​Ulrich says companies need definitive ‘credit-rating’ to measure leadership

Leadership needs to be held to account and rated in the same way credit is – or so says respected industry figure Dave Ulrich.

Companies’ leadership needs to be held to account and rated definitively in the same way credit is – or so says respected industry figure Dave Ulrich.  

“We surveyed investors and found about 30 per cent of their decision-making is tied to leadership, but they don’t know how to do it,” reveals Ulrich.

“Leadership matters but there’s variance of what good leadership looks like.”

Now, the professor of business has confirmed his latest project – a new Leadership Capital index that aims to provide investors with more concrete information about the effectiveness of a company’s leadership.

“In the financial capital market they have a Moody’s index, a Standard & Poor’s index, Fitch’s – the credit rating of a firm,” he said. “If you get a good rating you can borrow money at 4 per cent, if you get a bad rating you pay 6 per cent because there is a risk associated. Why not create that for leadership? What a simple concept. Why not have a leadership rating risk index?”

According to Ulrich, when people assess leaders they too often look at traits like style, charisma and authenticity. “They’re not seeing leadership as driving outcomes,” he says. “That’s the next phase. Can leaders create outcomes investors care about?”
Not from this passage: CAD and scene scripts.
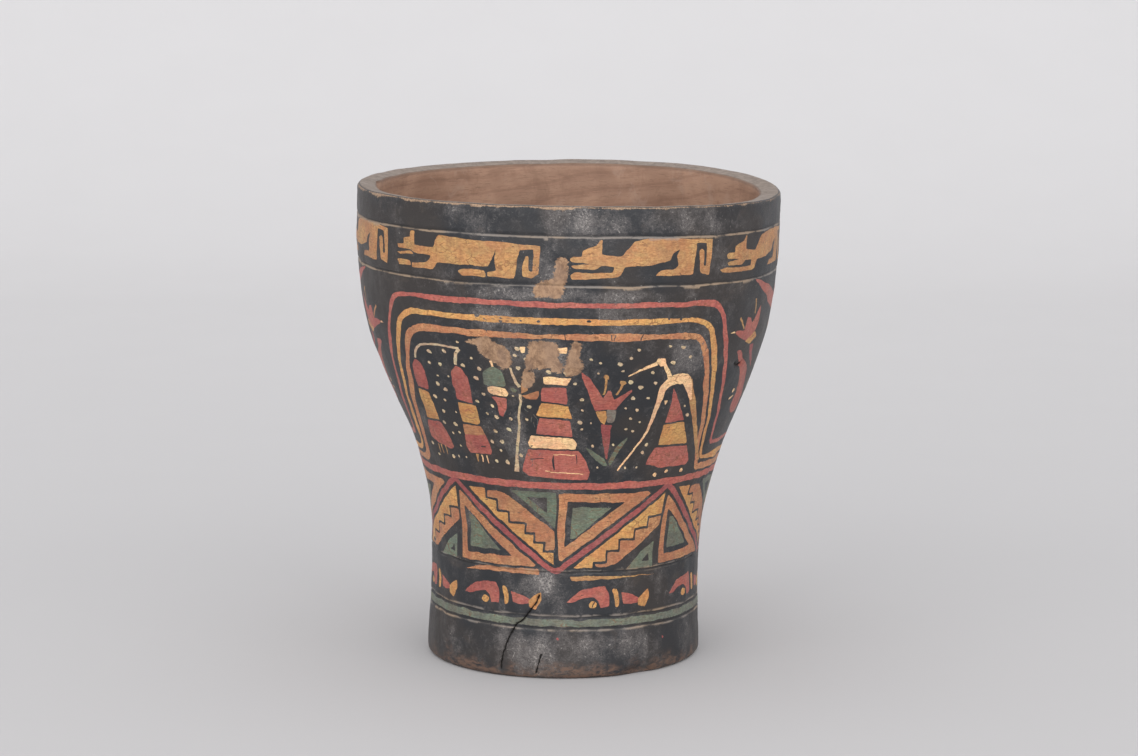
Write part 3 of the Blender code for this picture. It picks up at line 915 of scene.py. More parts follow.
def sheet_net():
    """Points and triangles of the drawing, cut along every outline."""
    points, edges = [], []
    for line, closed in sheet_lines():
        first = len(points)
        points.extend(map(tuple, line))
        last = len(points) - 1
        edges.extend((index, index + 1) for index in range(first, last))
        if closed:
            edges.append((last, first))
    tree = KDTree(len(points))
    for index, (u, h) in enumerate(points):
        tree.insert((u, h, 0.0), index)
    tree.balance()
    rows = int((HIGH - LOW) / GRID)
    columns = int(TURN / GRID)
    for row in range(1, rows):
        h = LOW + (HIGH - LOW) * row / rows
        for column in range(1, columns):
            u = -HALF_TURN + (column + 0.5 * (row % 2)) * TURN / columns
            if u < HALF_TURN - 0.5 and tree.find((u, h, 0.0))[2] > 0.55:
                points.append((u, h))
    result = delaunay_2d_cdt([Vector(p) for p in points], edges, [], 0, 0.002, False)
    net = np.array([(p.x, p.y) for p in result[0]])
    faces = np.array([face for face in result[2] if len(face) == 3])
    a, b, c = net[faces[:, 0]], net[faces[:, 1]], net[faces[:, 2]]
    area = (b[:, 0] - a[:, 0]) * (c[:, 1] - a[:, 1]) - (b[:, 1] - a[:, 1]) * (c[:, 0] - a[:, 0])
    faces[area < 0] = faces[area < 0][:, ::-1]
    return net, faces[np.abs(area) > 1e-7]


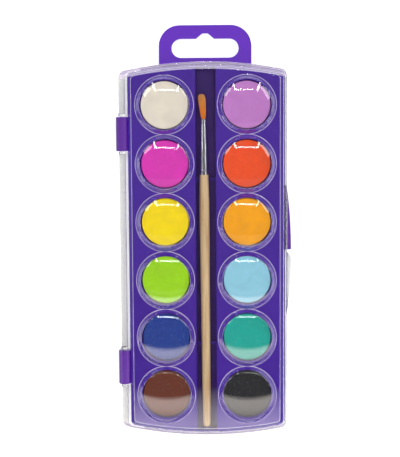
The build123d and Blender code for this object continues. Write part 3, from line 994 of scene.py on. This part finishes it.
def make_lights():
    """Soft lights for the room, and panels that give the lid its highlights."""
    area_light("overhead", (0.0, 0.1, 1.5), 1.6, 24)
    area_light("front_fill", (0.1, -1.2, 1.0), 0.8, 7)
    area_light("side_fill", (1.1, 0.5, 0.8), 0.6, 5)
    window = glow("window_light", 0.5)
    reflected_panel("front_window", (0, -0.875, 0.54), (1.2, 0, 0), (0, 0.6, 0), window)
    reflected_panel("front_card", (0, -0.257, 0.12), (0.5, 0, 0), (0, 0.161, 0), card_light())
    strip = glow("strip_light", 34)
    row_start, row_end = Vector((-0.68, 1.07, CEILING_Z)), Vector((0.78, 1.05, CEILING_Z))
    half = (row_end - row_start) / LAMPS * 0.22
    for i in range(LAMPS):
        middle = row_start.lerp(row_end, (i + 0.5) / LAMPS)
        reflected_panel(f"lamp_{i:02d}", middle, half, (0, 0.065, 0), strip)
    tubes = glow("tube_light", 22)
    tube("left_tube", row_start, (-1.42, 2.7, CEILING_Z), 0.06, tubes)
    tube("right_tube", row_end, (1.36, 2.4, CEILING_Z), 0.06, tubes)
    soft = glow("side_light", 7)
    tube("left_panel", (-1.2, 1.4, CEILING_Z), (-1.65, 0.85, CEILING_Z), 0.28, soft)
    tube("right_panel", (1.2, 1.45, CEILING_Z), (1.8, 0.6, CEILING_Z), 0.26, soft)
    flank = glow("flank_light", 4.5)
    reflected_panel("left_flank", (-2.3, 0, 1.2), (0.5, 0, 0), (0, 1.6, 0), flank, True)
    reflected_panel("right_flank", (2.3, 0, 1.2), (0.5, 0, 0), (0, 1.6, 0), flank, True)


def make_world():
    """Dim overhead and paler towards the horizon, and white where the camera looks past the floor."""
    world = bpy.data.worlds.new("studio")
    scene.world = world
    world.use_nodes = True
    tree = world.node_tree
    back = tree.nodes["Background"]
    coordinates = tree.nodes.new("ShaderNodeTexCoord")
    split = tree.nodes.new("ShaderNodeSeparateXYZ")
    ramp = tree.nodes.new("ShaderNodeValToRGB")
    stops = ramp.color_ramp.elements
    stops[0].position, stops[0].color = 0.25, (0.35, 0.35, 0.36, 1)
    stops[1].position, stops[1].color = 0.6, (0.03, 0.03, 0.032, 1)
    rays = tree.nodes.new("ShaderNodeLightPath")
    mix = tree.nodes.new("ShaderNodeMix")
    mix.data_type = "RGBA"
    tree.links.new(coordinates.outputs["Generated"], split.inputs[0])
    tree.links.new(split.outputs["Z"], ramp.inputs["Fac"])
    tree.links.new(rays.outputs["Is Camera Ray"], mix.inputs[0])
    tree.links.new(ramp.outputs["Color"], mix.inputs[6])
    mix.inputs[7].default_value = (1, 1, 1, 1)
    tree.links.new(mix.outputs[2], back.inputs["Color"])


def make_camera():
    """A long lens above the set, a little off its middle and looking almost straight down."""
    data = bpy.data.cameras.new("camera")
    data.sensor_fit = "HORIZONTAL"
    data.sensor_width = 36
    data.lens = 90
    data.clip_start = 0.01
    made = bpy.data.objects.new("camera", data)
    scene.collection.objects.link(made)
    made.location = [value * MM for value in CAMERA_PLACE]
    made.rotation_euler = [math.radians(angle) for angle in CAMERA_TURN]
    scene.camera = made


make_floor()
make_lights()
make_world()
make_camera()
scene.view_settings.view_transform = "Standard"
Ulrich explained the new index will assess five personal traits and five systems that create good leadership; “It’s ten dimensions, each with five indicators, so you can get really detailed, but it will help investors better measure the leadership risk of a company.”

He says the Leadership Capital index, out next autumn, has the potential to form part of a broader set of performance indicators – including financials, sustainability and credit ratings – that investors rely on when making decisions.